Key health-related fiscal offsets to provide for the package are outlined below.

  • Eliminates the Medicaid DSH reductions in FY18 and FY19, while maintaining the $4 billion in reductions for FY20 and setting the amount of reductions for FY21 through FY25 at $8 billion per year.
  • Accelerates the closure of the Part D program coverage gap, known as the "donut hole," in which beneficiaries are responsible for a greater portion of their prescription drug costs. Decreases the beneficiary contribution to 25 percent of prescription costs in 2019, instead of 2020 under current law. In addition, increases the percentage that a drug manufacturer must discount the cost of prescription drugs from 50 percent under current law to 70 percent, with the drug plan responsible for five percent, starting in 2019.
  • Changes Medicaid and CHIP's third-party liability requirements.
  • Requires state Medicaid programs to count lottery winnings for determining an individual's income eligibility under Medicaid.
  • Rescinds the $985 million from the Medicaid Improvement Fund and the $220 from the Medicare Improvement Fund.

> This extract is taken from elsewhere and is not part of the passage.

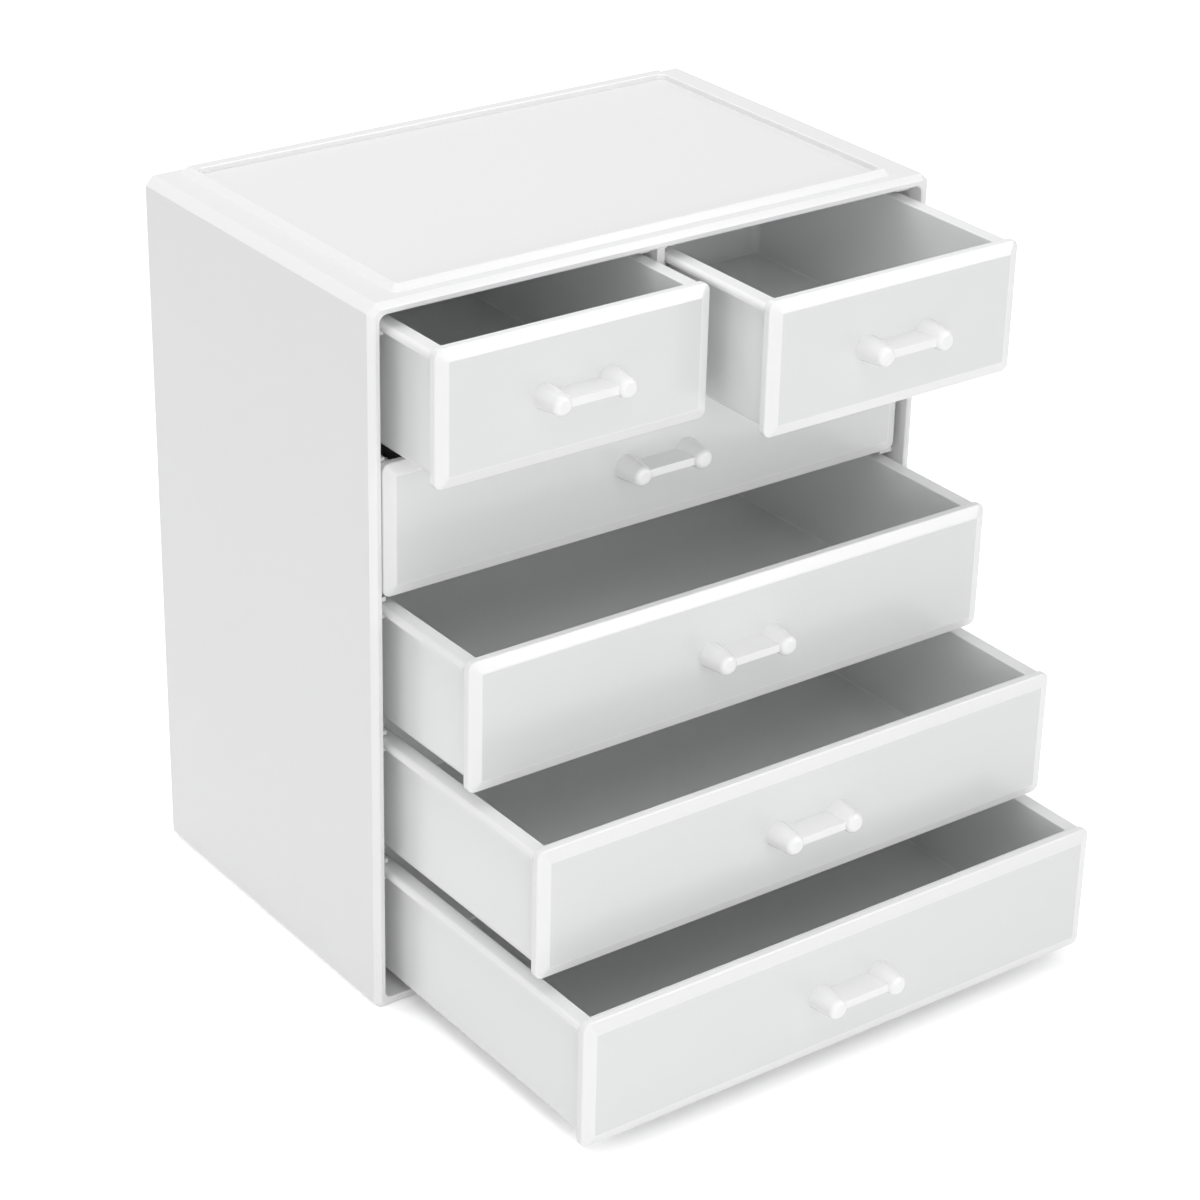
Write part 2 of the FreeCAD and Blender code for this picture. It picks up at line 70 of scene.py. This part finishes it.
def camera_at_photo():
    """The camera on a sphere round AIM, rolled about its line of sight."""
    azimuth, elevation, roll = (math.radians(a) for a in (AZIMUTH, ELEVATION, ROLL))
    back = Vector((math.sin(azimuth) * math.cos(elevation),
                   -math.cos(azimuth) * math.cos(elevation),
                   math.sin(elevation)))
    level = Vector((0, 0, 1)).cross(back).normalized()
    upright = back.cross(level)
    right = math.cos(roll) * level + math.sin(roll) * upright
    up = math.cos(roll) * upright - math.sin(roll) * level
    turn = Matrix((right, up, back)).transposed()
    data = bpy.data.cameras.new("photo_camera")
    data.sensor_width = SENSOR_WIDTH
    data.lens = FOCAL_LENGTH
    data.clip_end = FARTHEST_SEEN
    camera = bpy.data.objects.new("photo_camera", data)
    camera.matrix_world = Matrix.Translation(Vector(AIM) + back * DISTANCE) @ turn.to_4x4()
    bpy.context.scene.collection.objects.link(camera)
    bpy.context.scene.camera = camera


def softbox(name, toward, distance, width, height, watts):
    """An area light that faces the middle of the object."""
    data = bpy.data.lights.new(name, "AREA")
    data.shape = "RECTANGLE"
    data.size = width
    data.size_y = height
    data.energy = watts
    lamp = bpy.data.objects.new(name, data)
    middle = Vector(AIM)
    lamp.location = middle + Vector(toward).normalized() * distance
    lamp.rotation_euler = (lamp.location - middle).to_track_quat("Z", "Y").to_euler()
    bpy.context.scene.collection.objects.link(lamp)
    return lamp


def math_node(nodes, links, operation, *inputs):
    """The output of a Math node fed with sockets or numbers."""
    node = nodes.new("ShaderNodeMath")
    node.operation = operation
    for socket, given in zip(node.inputs, inputs):
        if isinstance(given, (int, float)):
            socket.default_value = given
        else:
            links.new(given, socket)
    return node.outputs[0]


def seen_or_lit(nodes, links, seen, lit):
    """A value that is one number where it is seen, straight or mirrored, and another for light."""
    path = nodes.new("ShaderNodeLightPath")
    looked_at = 0.0
    for ray in ("Is Camera Ray", "Is Glossy Ray", "Is Transmission Ray"):
        looked_at = math_node(nodes, links, "MAXIMUM", path.outputs[ray], looked_at)
    blend = nodes.new("ShaderNodeMix")
    blend.inputs["A"].default_value = lit
    blend.inputs["B"].default_value = seen
    links.new(looked_at, blend.inputs["Factor"])
    return blend.outputs["Result"]


def studio_sky():
    """An even sky that is white where it is seen."""
    world = bpy.data.worlds.new("studio")
    bpy.context.scene.world = world
    world.use_nodes = True
    nodes, links = world.node_tree.nodes, world.node_tree.links
    background = nodes["Background"]
    background.inputs["Color"].default_value = (1, 1, 1, 1)
    links.new(seen_or_lit(nodes, links, SKY_SEEN, SKY_LIT), background.inputs["Strength"])


def studio_floor():
    """A pale floor, paler where it is seen than for the light that it sends back."""
    reach = FLOOR_SIZE / 2
    mesh = bpy.data.meshes.new("studio_floor")
    corners = [(-reach, -reach, 0), (reach, -reach, 0), (reach, reach, 0), (-reach, reach, 0)]
    mesh.from_pydata(corners, [], [(0, 1, 2, 3)])
    floor = bpy.data.objects.new("studio_floor", mesh)
    bpy.context.scene.collection.objects.link(floor)
    material = bpy.data.materials.new("pale_floor")
    material.use_nodes = True
    nodes, links = material.node_tree.nodes, material.node_tree.links
    nodes.clear()
    shade = nodes.new("ShaderNodeBsdfDiffuse")
    output = nodes.new("ShaderNodeOutputMaterial")
    links.new(seen_or_lit(nodes, links, FLOOR_SEEN, FLOOR_LIT), shade.inputs["Color"])
    links.new(shade.outputs[0], output.inputs["Surface"])
    mesh.materials.append(material)


def turned_away(nodes, links, place, axes, gentle, steep):
    """How far the surface is turned from the nearest of some axes, from 0 to 1.

    The turn is the arc cosine of the normal's largest part along those axes, and the mask
    rises with it between gentle and steep, in degrees.
    """
    parts = nodes.new("ShaderNodeSeparateXYZ")
    links.new(place.outputs["Normal"], parts.inputs[0])
    largest = 0.0
    for axis in axes:
        size = math_node(nodes, links, "ABSOLUTE", parts.outputs[axis])
        largest = math_node(nodes, links, "MAXIMUM", size, largest)
    turn = math_node(nodes, links, "ARCCOSINE", largest)
    ramp = nodes.new("ShaderNodeMapRange")
    ramp.inputs["From Min"].default_value = math.radians(gentle)
    ramp.inputs["From Max"].default_value = math.radians(steep)
    links.new(turn, ramp.inputs["Value"])
    return ramp.outputs["Result"]


def moulded_white(name, tone, highlight_tone, roughness, ripple, edges):
    """Glossy opaque plastic: even white with faint clouds, a painted highlight on its edges and a
    slight ripple.
    """
    material = bpy.data.materials.new(name)
    material.use_nodes = True
    nodes, links = material.node_tree.nodes, material.node_tree.links
    shader = nodes["Principled BSDF"]
    shader.inputs["IOR"].default_value = PLASTIC_IOR
    place = nodes.new("ShaderNodeTexCoord")

    cloud = nodes.new("ShaderNodeTexNoise")
    cloud.inputs["Scale"].default_value = CLOUD_SCALE
    cloud.inputs["Detail"].default_value = CLOUD_DETAIL
    links.new(place.outputs["Object"], cloud.inputs["Vector"])
    body = nodes.new("ShaderNodeMix")
    body.data_type = "RGBA"
    body.inputs["A"].default_value = [part * CLOUD_SHADE for part in tone] + [1]
    body.inputs["B"].default_value = list(tone) + [1]
    links.new(cloud.outputs["Fac"], body.inputs["Factor"])
    # Painted highlight: where the surface turns from the flat faces, the tone goes to the paler
    # highlight tone
    highlighted_colour = nodes.new("ShaderNodeMix")
    highlighted_colour.data_type = "RGBA"
    highlighted_colour.inputs["B"].default_value = list(highlight_tone) + [1]
    links.new(body.outputs["Result"], highlighted_colour.inputs["A"])
    links.new(turned_away(nodes, links, place, *edges), highlighted_colour.inputs["Factor"])
    links.new(highlighted_colour.outputs["Result"], shader.inputs["Base Color"])

    haze = nodes.new("ShaderNodeMapRange")
    haze.inputs["To Min"].default_value = roughness * (1 - GLOSS_SPREAD)
    haze.inputs["To Max"].default_value = roughness * (1 + GLOSS_SPREAD)
    links.new(cloud.outputs["Fac"], haze.inputs["Value"])
    links.new(haze.outputs["Result"], shader.inputs["Roughness"])

    skin = nodes.new("ShaderNodeTexNoise")
    skin.inputs["Scale"].default_value = RIPPLE_SCALE
    skin.inputs["Detail"].default_value = RIPPLE_DETAIL
    links.new(place.outputs["Object"], skin.inputs["Vector"])
    bump = nodes.new("ShaderNodeBump")
    bump.inputs["Strength"].default_value = ripple
    bump.inputs["Distance"].default_value = RIPPLE_DEPTH
    links.new(skin.outputs["Fac"], bump.inputs["Height"])
    links.new(bump.outputs["Normal"], shader.inputs["Normal"])
    return material


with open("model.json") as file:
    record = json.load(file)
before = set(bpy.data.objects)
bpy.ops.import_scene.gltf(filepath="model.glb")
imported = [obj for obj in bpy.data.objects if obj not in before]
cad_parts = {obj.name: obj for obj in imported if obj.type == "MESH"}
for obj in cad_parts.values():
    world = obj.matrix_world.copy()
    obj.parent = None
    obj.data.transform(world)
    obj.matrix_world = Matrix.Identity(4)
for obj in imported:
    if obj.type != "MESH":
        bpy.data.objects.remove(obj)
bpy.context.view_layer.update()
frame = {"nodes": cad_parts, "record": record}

camera_at_photo()
studio_sky()
studio_floor()
for label, placing in SOFTBOXES.items():
    softbox(label, *placing)
softbox("reflected_card", *REFLECTED_CARD).visible_diffuse = False
bpy.context.scene.view_settings.view_transform = "Standard"

# Four copies of one plastic, whose different tones are painted light and shade
finishes_and_painted_tones = {slot: moulded_white(f"{slot}_plastic", *look) for slot, look in FINISHES_AND_PAINTED_TONES.items()}
for part in frame["record"]["subparts"]:
    node = frame["nodes"][part["node"]]
    node.data.materials.clear()
    node.data.materials.append(finishes_and_painted_tones[part["material_slot"]])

  • Modifies the Medicaid Drug Rebate Program for drugs that are line extensions of certain single source or innovator multiple source drugs. Specifically, clarifies that the rebate for line extensions of certain single source or innovator multiple source drugs is the greater of either the base rebate plus the additional rebate, or the base rebate plus the line extension rebate.
  • Reduces pay for outpatient physical and occupational therapy services furnished by a therapy assistant to 85 percent of the rate that would have otherwise been paid.

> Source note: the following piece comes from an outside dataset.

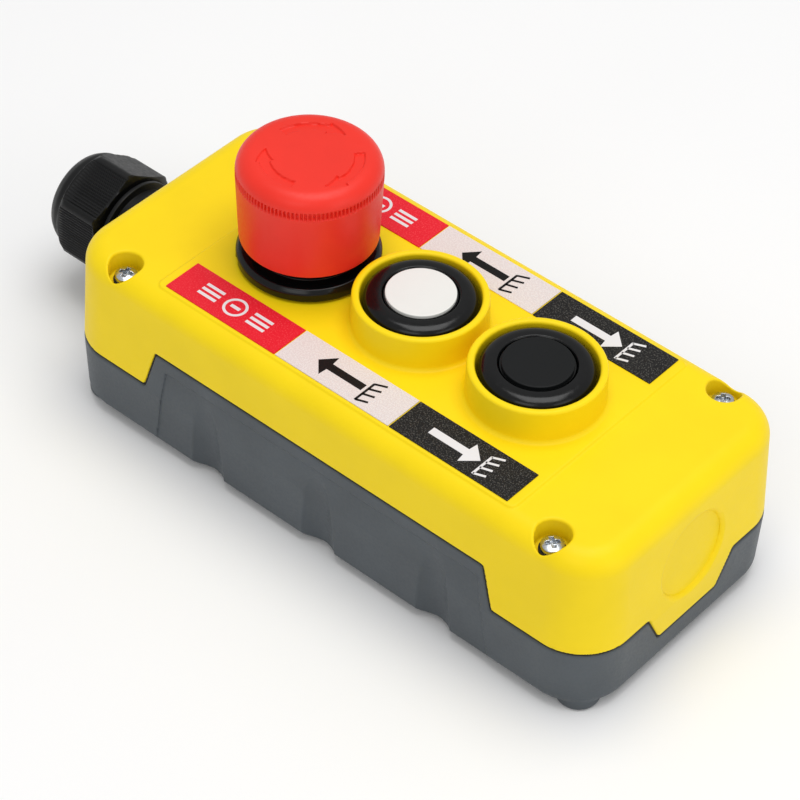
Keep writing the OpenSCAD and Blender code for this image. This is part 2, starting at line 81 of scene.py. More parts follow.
# Case form, as in the CAD
CORNER_R = 16.0
FRONT_R = 6.3
REAR_R = 3.6
WALL = 3.0
PAD_RISE = 0.5
FOOT_H = 1.8
SEAM_Z = 22.0
TONGUE_Z = 35.5
TAB_Z = 11.3
WIDEST_Z = SEAM_Z - 1.0
DRAFT = 0.052
REAR_TAPER = 0.6
SKIN = PANEL - PAD_RISE
SEAM_GAP = 0.6
SCREW_X = 75.0
SCREW_Y = 35.5
WELL_R = 4.8
WELL_FLOOR = PANEL - 6.9
PANEL_HOLE_R = 11.15
GLAND_Z = 26.5
LAND_R = 16.5
KNOCKOUT_Z = 33.0
KNOCKOUT_R = 13.3
GUARD_R = 18.5
GUARD_BORE_R = 16.35
GUARD_TOP = PANEL + 10.4
HEAD_SEAT = PANEL + 0.5
DISC_TOP = PANEL + 11.2
MUSHROOM_TOP = PANEL + 35.8
PAD_X, PAD_Y, PAD_CORNER_R = 62.5, 36.4, 2.0
TONGUE_X = 62
TONGUE_RUN, TONGUE_RISE, TONGUE_LENGTH = 4, 13.5, 14.08
TAB_Y = 12.5
TAB_RUN, TAB_RISE, TAB_LENGTH = 5.7, 10.7, 12.12
TAB_REACH = 5
BOSS_R = 6.1
BOSS_RISE = 5.5
PILLAR_R = 4.6
PILOT_R = 1.75
SHANK_HOLE_R = 2.2
FOOT_R = 6
FOOT_INSET = 9.5
GLAND_HOLE_R = 12.7
KNOCKOUT_DEPTH = 1.3
KNOCKOUT_LEAD = 0.9


# ---------------------------------------------------------------- implicit solids
def cut(a, b, r):
    """Both a and b, with their shared edge rounded to radius r."""
    u = np.maximum(a + r, 0)
    v = np.maximum(b + r, 0)
    return np.minimum(np.maximum(a, b), -r) + np.sqrt(u * u + v * v)


def join(a, b, r):
    """Either a or b, with a fillet of radius r between them."""
    return -cut(-a, -b, r)


def plan_distance(x, y):
    """Signed distance to the outline of the case at its widest."""
    qx = np.abs(x) - (HALF_X - CORNER_R)
    qy = np.abs(y) - (HALF_Y - CORNER_R)
    outside = np.hypot(np.maximum(qx, 0), np.maximum(qy, 0))
    return outside + np.minimum(np.maximum(qx, qy), 0) - CORNER_R


def side_inset(z):
    """How far the side walls lean in at a height, from the widest line up and down."""
    above = DRAFT * np.maximum(z - WIDEST_Z, 0)
    below = REAR_TAPER * np.clip((WIDEST_Z - z) / (WIDEST_Z - FOOT_H - REAR_R), 0, 1.2)
    return above + below


def block(x, y, z, inset, bottom, top, top_r, bottom_r):
    """The case's outline, moved in by an inset, between two levels with rounded edges."""
    side = plan_distance(x, y) + side_inset(z) + inset
    return cut(cut(side, z - top, top_r), bottom - z, bottom_r)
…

  • Reduces the amount that Medicare would otherwise pay for ambulance transports to and from a dialysis facility in non-emergency situations by 13 percent, in recognition of lower level of readiness associated with these routine, scheduled transports.
  • Establishes a hospital transfer payment policy for early discharges to hospice care beginning October 1, 2018.
  • Increases Medicare reimbursement for home health agency providers by 1.5 percent in 2020.
  • Increases Medicare reimbursement for skilled nursing facility (SNF) providers by 2.4 percent in FY19.
  • Sunsets the exclusion of biosimilars from the Medicare Part D coverage gap discount program by requiring manufacturers of biosimilars to provide a discount to remove the incentive to prescribe a brand reference biologic over the biosimilar.
  • Increases the percentage that beneficiaries with a modified adjusted gross income of at least $500,000 ($750,000 for a couple filing jointly) pay in Medicare Part B and Part D premiums from 80 percent to 85 percent beginning in 2019. Freezes this new income threshold through 2028, at which point the threshold would be indexed to inflation.
  • Reduces mandatory funding for the ACA's Prevention and Public Health Fund by $1.35 billion over the ten-year budget window, to generate $998 million in savings.